As part of the Advance Queensland Engaging Science Grant, Baringa State Primary School purchased a kit of virtual reality (VR) glasses, phones and a licence to CoSpaces Edu.
The wallum sedge frog is Baringa State Primary School’s behaviour mascot and is a local endangered frog species. As the school has been built in a developing estate students have identified the need to teach others about the local frog species and its plight. Due to the development, local frog habitats have been impacted and as a result local scientists and the community have created new frog habitats to rebuild the number of frog species in the area.
Working with local scientists, students used sensors to obtain data on frog callings in the area and tested the pH levels in local frog ponds. Students analysed the data and created a digital spreadsheet to record the callings of not only the wallum sedge frog but other local frog species.
Using 360 photography of the local frog ponds and the online VR space – CoSpaces Edu – students created virtual environments to teach others about the adaptations and habitats of the wallum sedge frog. Within CoSpaces, students created a user interface that replicated the frog habitat, while providing a way to inform the community about the frog's plight. Within CoSpaces Edu students also incorporated visual block coding to include moving components such as jumping frogs.
Using a virtual environment ensures we can teach others about the endangered species without impacting on the protected habitats of the wallum sedge frog.
Note: Baringa State Primary School purchased a kit of VR glasses, phones and a licence to CoSpaces Edu as part of the Advance Queensland Engaging Science Grant.
Safety Considerations
Substantial research has been conducted into the safe use of VR in primary schools. As a result, Baringa has conducted a risk assessment into the use of VR within the curriculum and ensures all teachers using VR adhere to the following:
- When using VR headsets, the headpiece elastic is to be removed to allow quick removal of the VR headset.

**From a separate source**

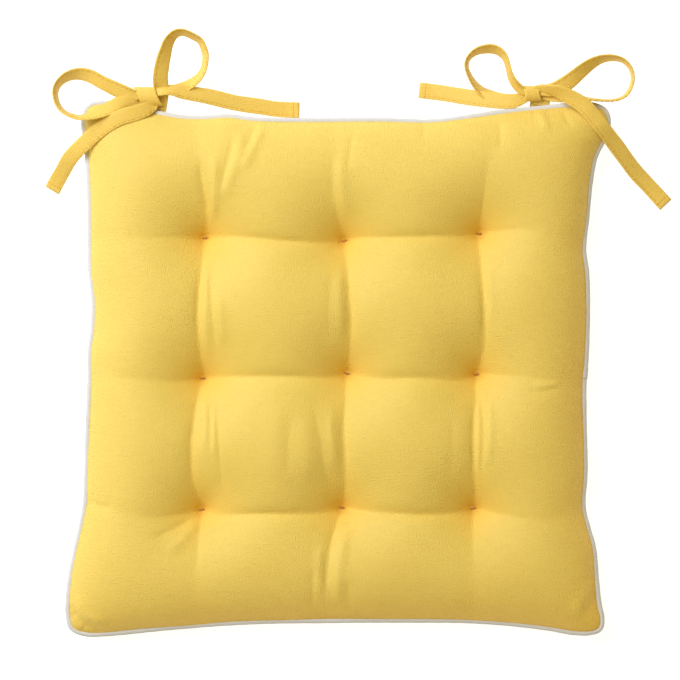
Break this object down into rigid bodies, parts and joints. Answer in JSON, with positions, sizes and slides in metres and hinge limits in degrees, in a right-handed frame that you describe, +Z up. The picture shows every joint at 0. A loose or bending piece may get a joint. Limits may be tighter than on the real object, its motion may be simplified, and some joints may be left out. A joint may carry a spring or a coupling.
{
  "type": "chair seat pad",
  "caption": "Square tufted seat pad in plain cotton with contrast piping and two tape ties at the rear, tied in bows; it lies on a chair seat and softens it.",
  "frame": {"origin": "on the surface that the pad rests on, under the middle of the pad, measured without its tape ties", "axes": "+X to the right, +Y to the rear edge that carries the ties, +Z up out of the seat"},
  "size_m": [0.4819, 0.4624, 0.0459],
  "materials": {
    "yellow_cotton": "plain-weave cotton, matt",
    "yellow_tape": "folded and top-stitched cotton, matt",
    "white_cotton": "bias-cut plain-weave cotton, matt",
    "polyester_fibre": "carded fibre",
    "cotton_cord": "twisted cord",
    "yellow_thread": "spun sewing thread"
  },
  "bodies": {
    "root": {"top_cover": "yellow_cotton", "bottom_cover": "yellow_cotton", "fibre_filling": "polyester_fibre", "piping_sleeve": "white_cotton", "piping_cord": "cotton_cord", "seam_thread": "yellow_thread", "overlock_thread": "yellow_thread", "tuft_thread_row1_column1": "yellow_thread", "tuft_thread_row1_column2": "yellow_thread", "tuft_thread_row1_column3": "yellow_thread", "tuft_thread_row2_column1": "yellow_thread", "tuft_thread_row2_column2": "yellow_thread", "tuft_thread_row2_column3": "yellow_thread", "tuft_thread_row3_column1": "yellow_thread", "tuft_thread_row3_column2": "yellow_thread", "tuft_thread_row3_column3": "yellow_thread", "left_tie_anchor": "yellow_tape", "left_tie_bartack": "yellow_thread", "left_tie_lead": "yellow_tape", "left_tie_knot": "yellow_tape", "left_tie_outer_loop": "yellow_tape", "left_tie_inner_loop": "yellow_tape", "left_tie_free_tail": "yellow_tape", "left_tie_draped_tail": "yellow_tape", "right_tie_anchor": "yellow_tape", "right_tie_bartack": "yellow_thread", "right_tie_lead": "yellow_tape", "right_tie_knot": "yellow_tape", "right_tie_outer_loop": "yellow_tape", "right_tie_inner_loop": "yellow_tape", "right_tie_free_tail": "yellow_tape", "right_tie_draped_tail": "yellow_tape"}
  },
  "joints": []
}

- Students are to remain supervised while wearing a headset.
- Students are not to wear the headset for more than 3 minutes without removing it for a short break.
- If students experience any discomfort or motion sickness the VR experience is to cease immediately.
- Motion VR apps will not be used while at school, eg rollercoaster VR experiences.
- Classroom VR headsets are to be phone-based only as most computer-controlled VR headsets have a 13+ age rating.
Check out this infographic for more information on safety considerations.
Tips and Advice
My advice to schools wanting to implement a cross-curricular STEM approach would be:
- Tip 1: Decide on a host subject area: To embed STEM as a cross-disciplinary approach you don’t have to completely change your curriculum. Decide on a host subject such as Science and look for ways to bring in Digital and Design Technologies. You will be surprised how often Mathematics also aligns nicely with a cross-disciplinary approach.
- Tip 2: Assess in key learning areas: With an already overcrowded curriculum, when developing assessment ensure that the task or tasks allow you to assess against the Australian Curriculum achievement standards in not only the host subject but Digital or Design Technologies (or both).
- Tip 3: Reflect, change, improve: At Baringa our STEM units are always in draft. Be prepared to take the time to reflect on your units, modify and improve. Be flexible and ask teachers and students for feedback.
- Tip 4: Build an expert teaching team and a culture of learning: Teachers don’t need to be experts in everything STEM, but they need to have a trusting and open team around them that can support, provide guidance and help mentor. Ensure teachers know that it’s okay to be a novice; after all, your teachers are the most valuable resource you have in a school. Invest the time to develop them. It will be worth it!